İlk bilgiyi cebimizden çıkarıp, ikinciyle yan yana koyalım şimdi; ithalde alınan KDV'de 8.4 milyar liralık (ya da 12.5 milyar liralık) bir fark var. Tabii ki ithalat 50 milyar dolar azalsa bile KDV'de bu farkın oluşmasını önlemek mümkün. Nasıl mı, ortalama dolar kuru 1.41 değil de 1.80 (ya da 2.06) olursa, ithalde alınan KDV yine 38.5 milyar lirayı bulur. Ama o zaman da ithalat 50 milyar dolar değil de daha fazla azalır mı, bilinmez!

GSYH'ye olan oranlar

Gelelim bazı büyüklüklerin GSYH'ye oranlarına... GSYH'deki sabit fiyatlara göre büyüme konusu üstünde geçtiğimiz günlerde detaylı olarak durduk.

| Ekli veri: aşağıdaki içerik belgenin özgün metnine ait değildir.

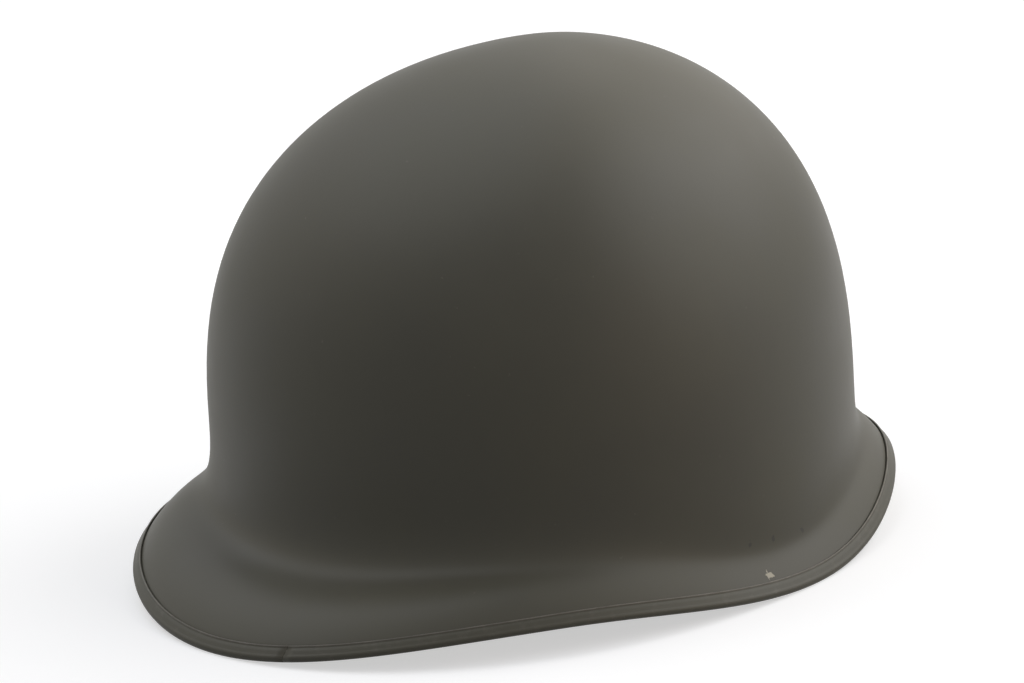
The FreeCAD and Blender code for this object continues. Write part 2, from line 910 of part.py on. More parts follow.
def crown_lace():
    """A tied ring of cord with a knot between the two rear straps and two short tails."""
    corners = lace_corners()
    ring = wire_ring(corners, lace_corner, lace_thickness / 2)
    rear = max(corners, key=lambda corner: corner.y)
    inset = lace_corner * (1 / cosine(full_turn / (2 * len(corners))) - 1)
    root = rear - Vector(0, inset, 0)
    hang = lace_hole() + web_thickness + knot_radius
    knot_centre = root - up * hang
    neck = Part.makeCylinder(lace_thickness / 2, hang, knot_centre, up)
    knot = Part.makeSphere(knot_radius, knot_centre)
    tails = []
    for side in (-1, 1):
        way = Vector(side * sine(lace_tail_lean), -sine(lace_tail_lean), -cosine(lace_tail_lean))
        tails.append(Part.makeCylinder(lace_thickness / 2, lace_tail, knot_centre, way))
    return ring.fuse([neck, knot] + tails)


# Nape webs

def nape_offset(angle):
    share = (abs(angle) - nape_angle) / (half_turn - nape_angle)
    return between(nape_seat, nape_bow, (1 - cosine(half_turn * share)) / 2)


def nape_band():
    """An open band round the back of the neck, with its ends on the wall."""
    end_lap = round_washer_radius + web_thickness
    end_angle = nape_angle - math.degrees(end_lap / wall_half_width)
    turns = [between(end_angle, full_turn - end_angle, step / nape_steps)
             for step in range(nape_steps + 1)]

    def place(angle, extra):
        swung = abs((angle + half_turn) % full_turn - half_turn)
        offset = nape_seat if swung < nape_angle else nape_offset(swung)
        point = inside_point(angle, nape_low + nape_height, offset + extra)
        return Vector(point.x, point.y, nape_low)
    outer = [place(turn, 0) for turn in turns]
    inner = [place(turn, web_thickness) for turn in turns]
    face = profile_face([spline_edge(outer), spline_edge(inner),
                         Part.makeLine(outer[0], inner[0]), Part.makeLine(outer[-1], inner[-1])])
    band = face.extrude(up * nape_height)
    return drilled(band, both_sides((nape_angle,)), nape_rivet_height)


def nape_centre_strap():
    """A web from the rear rivet down to a loop that the nape band runs through."""
    rear = upright_frame(half_turn, nape_centre_rivet_height).Base
    band = inside_point(half_turn, nape_low + nape_height, nape_bow)
    out = rear.y - band.y
    play = clip_play
    web = web_thickness
    loop_out = out - play
    loop_in = out + web + play
    low = nape_low - play - nape_centre_rivet_height
    high = nape_low + nape_height + play - nape_centre_rivet_height
    top = nape_tab_top - nape_centre_rivet_height
    knee = high + web
    seat = nape_seat
    loop = [(low - web, loop_out - web), (knee, loop_out - web), (knee, loop_in + web),
            (low - web, loop_in + web)]
    hole = [(low, loop_out), (high, loop_out), (high, loop_in), (low, loop_in)]
    tab = [(top, seat), (top, seat + web), (knee + web, seat + web), (knee, loop_out),
           (knee - web, loop_out - web), (knee, seat)]
    half = nape_tab_width / 2

    def slab(outline):
        section = polygon_face([Vector(-half, y, z) for y, z in outline])
        return section.extrude(Vector(nape_tab_width, 0, 0))
    strap = slab(loop).cut(slab(hole)).fuse(slab(tab)).removeSplitter()
    hung = upright(strap, half_turn, nape_centre_rivet_height)
    return drilled(hung, (half_turn,), nape_centre_rivet_height)


# Hand-out of the pieces

def crown_strap_name(angle):
    side = "left" if angle > 0 else "right"
    place = ("front", "side", "rear")[washer_angles.index(abs(angle))]
    return f"crown_strap_{place}_{side}"


def pieces():
    left_lug = loop_lug()
    left_loop = strap_loop()
    found = {
        "steel_shell": steel_shell(),
        "rim_strip": rim_strip(),
        "left_loop_lug": left_lug,
        "right_loop_lug": mirrored(left_lug),
        "left_strap_loop": left_loop,
        "right_strap_loop": mirrored(left_loop),
        "liner_shell": liner_shell(),
        "suspension_rivets": suspension_rivets(),
        "suspension_washers": suspension_washers(),
        "headband_web": headband_web(),
        "crown_lace": crown_lace(),
        "sweatband": sweatband(),
        "sweatband_clips": sweatband_clips(),
        "sweatband_buckle": sweatband_buckle(),
        "nape_band": nape_band(),
        "nape_centre_strap": nape_centre_strap(),
        "nape_rivets": nape_rivets(),
        "nape_washers": nape_washers(),
        "liner_strap_studs": liner_strap_studs(),
        "front_eyelet": front_eyelet(),
    }
    for angle in both_sides(washer_angles):
        found[crown_strap_name(angle)] = crown_strap(angle)
    return found


def main():
    found = pieces()
    groups = {name: made if isinstance(made, list) else [made] for name, made in found.items()}
    ground = min(shape.optimalBoundingBox(False, False).ZMin for shape in groups["rim_strip"])
    os.makedirs("parts", exist_ok=True)
    for name, shapes in groups.items():
        node = shapes[0] if len(shapes) == 1 else Part.makeCompound(shapes)
        node = node.copy()
        node.translate(Vector(0, 0, -ground))
        node.exportStep(f"parts/{name}.step")
        box = node.BoundBox
        print(name, node.isValid(), len(node.Solids), round(node.Volume),
              [round(value, 1) for value in (box.XMin, box.XMax, box.YMin, box.YMax, box.ZMin, box.ZMax)])


if __name__ == "__main__":
    main()
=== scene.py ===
import math
from functools import partial

import bmesh
import bpy
from bpy.props import FloatProperty, PointerProperty, StringProperty
from mathutils import Matrix, Vector


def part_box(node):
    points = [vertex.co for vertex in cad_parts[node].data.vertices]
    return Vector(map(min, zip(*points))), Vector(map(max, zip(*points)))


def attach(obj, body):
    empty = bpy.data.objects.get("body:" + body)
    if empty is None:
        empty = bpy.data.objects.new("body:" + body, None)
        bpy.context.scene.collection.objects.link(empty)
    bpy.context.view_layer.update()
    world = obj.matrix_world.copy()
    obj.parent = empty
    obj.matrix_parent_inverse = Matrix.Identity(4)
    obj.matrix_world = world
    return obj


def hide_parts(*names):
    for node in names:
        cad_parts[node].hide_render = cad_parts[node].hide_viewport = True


bl_info = {
    "name": "Steel combat helmet",
    "version": (1, 0, 0),
    "blender": (4, 5, 0),
    "location": "3D View > Sidebar > Helmet",
    "description": "Pressed bowls, folded rim, webs, lace, leather and paint of a packed helmet",
    "category": "Object",
}

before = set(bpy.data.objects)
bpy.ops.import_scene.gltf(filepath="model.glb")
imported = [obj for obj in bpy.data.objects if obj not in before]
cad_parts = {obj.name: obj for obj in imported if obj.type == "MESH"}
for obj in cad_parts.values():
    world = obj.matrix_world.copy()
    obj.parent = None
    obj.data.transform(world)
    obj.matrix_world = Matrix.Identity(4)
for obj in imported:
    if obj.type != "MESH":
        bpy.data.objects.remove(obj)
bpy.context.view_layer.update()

# Turns in degrees
QUARTER, HALF, FULL = 90.0, 180.0, 360.0
UP = Vector((0, 0, 1))
ACROSS = Vector((1, 0, 0))
MM = 0.001


# Sizes and colours

def length(name, description, default):
    return FloatProperty(name=name, description=description, default=default, unit="LENGTH",
                         precision=5)


def plain(name, description, default):
    """An angle in degrees or a share, which has no unit of its own here."""
    return FloatProperty(name=name, description=description, default=default)


def colour(name, description, default):
    return StringProperty(name=name, description=description, default=default)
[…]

Bu kez, cari fiyatlara göre olan GSYH'yi ve buna göre hesaplanan oranları ele alalım.

Cari fiyatlarla 2008 yılının tümünde 994 milyar YTL olarak öngörülen GSYH'ye ulaşmak, son çeyrekte yüzde 19'luk bir büyüme gerektiriyor ki, bu pek mümkün değil. 2009'da 1 trilyon 111 milyar lira olarak öngörülen GSYH de bu yıla göre yüzde 11.8'lik artış anlamına geliyor. Birincisi; bu yılın gerçekleşmesi düşük kalacağı için, ikincisi de gelecek yılki büyüme, sabit fiyatlarla olduğu gibi cari fiyatlarla da öngörülenden düşük gerçekleşebileceği için bazı makro büyüklükler kıyaslanırken baz alınacak GSYH düşük düzeyde oluşacak. Bu sayede (çok daha yavaş artmadıkları takdirde) vergi gelirlerinin GSYH'ye oranı da artacak, özelleştirme gelirlerinin oranı da, yani sonuçta toplam gelirlerin oranı da. Ancak, GSYH'nin öngörülenin altında kalması, gelirlerin oranının yanı sıra, giderlerin oranının da artması sonucunu doğuracak. Tabii ki burada temel belirleyici, ekonominin gelecek yıl nasıl bir performans göstereceği ve enflasyonun da etkisiyle GSYH'nin cari fiyatlarla nasıl bir büyüklük alacağı olacak.